It's an American word, yo. 



Anywhoo, I'm in love with the Ravenwing box. Currently, bikers are 15 bucks (US) a pop, and six of them are alone worth the box's price tag. Throw in the Attack Bike at another 30 bucks, and the Speeder at 30, and you're getting 150 bucks' worth of stuff for 90 dollars. Very hot. I'll have to load up on 'em.

The regular Battleforce isn't bad either. Enough guys in there for a 10-strong Devastator Squad, plus the Rhino, the scouts, and the command squad bits (what's with including a command squad in all these different SM battleforce boxes? You only need one, or two if you want to use some of the bits elsewhere.) 

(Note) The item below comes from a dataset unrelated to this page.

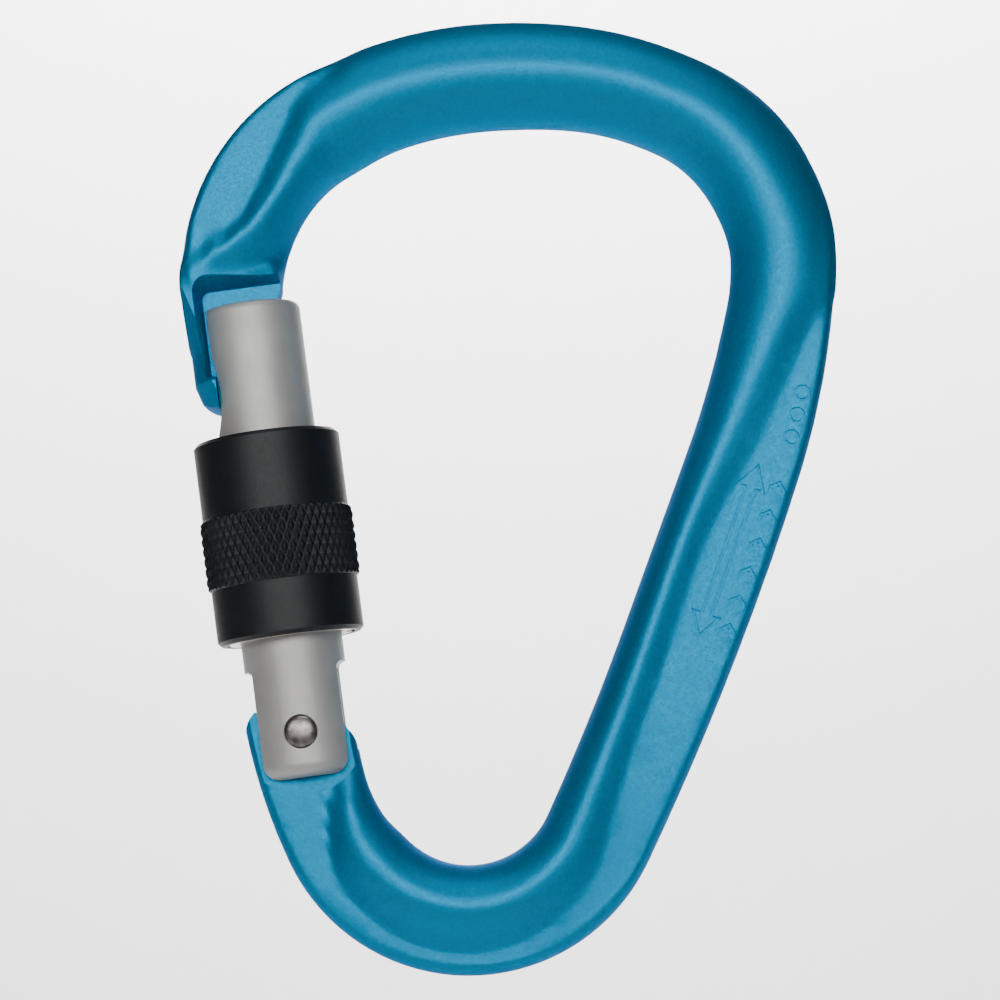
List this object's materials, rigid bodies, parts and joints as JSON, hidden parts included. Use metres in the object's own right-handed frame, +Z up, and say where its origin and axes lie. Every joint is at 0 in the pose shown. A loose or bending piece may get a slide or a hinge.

I love the power mace. Time to convert a Chaplain, me thinks. I'd also expect to see that used on Dark Apostles for Word Bearers armies.


----------



## Wrath of Khaine (Dec 29, 2006)

I wish there was a lesser Dark Angel special character besides Namaan. Maybe master belial or the killer gold-faced chaplain on the old codex and the Piscina IV stuff from 2nd.

The new models look cool, but GW is removing the realistic quality from their minis. Everything is chunky and flat, with barely any sweeping curves, mainly cloaks and the like. Seems like most of them have football pads on.

Khaine


----------



## Galahad (Dec 21, 2006)

If it wasn;t for the fact SM bike are an awful waste of points, I;d really consider the ravenwing box because it looks so freakin cool.


----------



## Stella Cadente (Dec 25, 2006)

that is a Plasma Cannon I am 100000% sure of it, I have this pic from a different angle










and this other one


----------



## The Son of Horus (Dec 30, 2006)

If that isn't a plasma cannon, then I'm a Tau sympathizer. That's such a scary prospect... it looks like a twin-linked storm bolter on there, too... four barrels on the model for boltguns, plus the plasma cannon. At that point, the followup charge seems like a moot point.


----------



## Galahad (Dec 21, 2006)

yeah, as I said, there was a better pic in the WD that clearly showed it s a plasma cannon


----------



## The Drop Zone (Jan 25, 2007)

Talked to my rep at gw today... he led me to believe its possible the MOTR on a JET BIKE might be a LIMITED RELEASE.. dont know if its true but then it would lend to them making a new speeder version.. or using the existing one with upgrades

i know im getting one of the new box sets and then who knows

but i love the master on his jet bike...

and yes the sm codex is being redone after the chaos marines get their codex buiilds in the next year they will release the new jetbikes for all space marine chapters.. among other things you may see only one heavy per terminator squad period.. which is lame then i wont be using terms anymore just assault terms


----------



## Skcuzzlebumm (Dec 21, 2006)

The Drop Zone said:


> Talked to my rep at gw today... he led me to believe its possible the MOTR on a JET BIKE might be a LIMITED RELEASE.. dont know if its true but then it would lend to them making a new speeder version.. or using the existing one with upgrades
> 
> i know im getting one of the new box sets and then who knows
> 
> ...


nah its not limited release but will eventually end up mail order only - like some of the BT stuff.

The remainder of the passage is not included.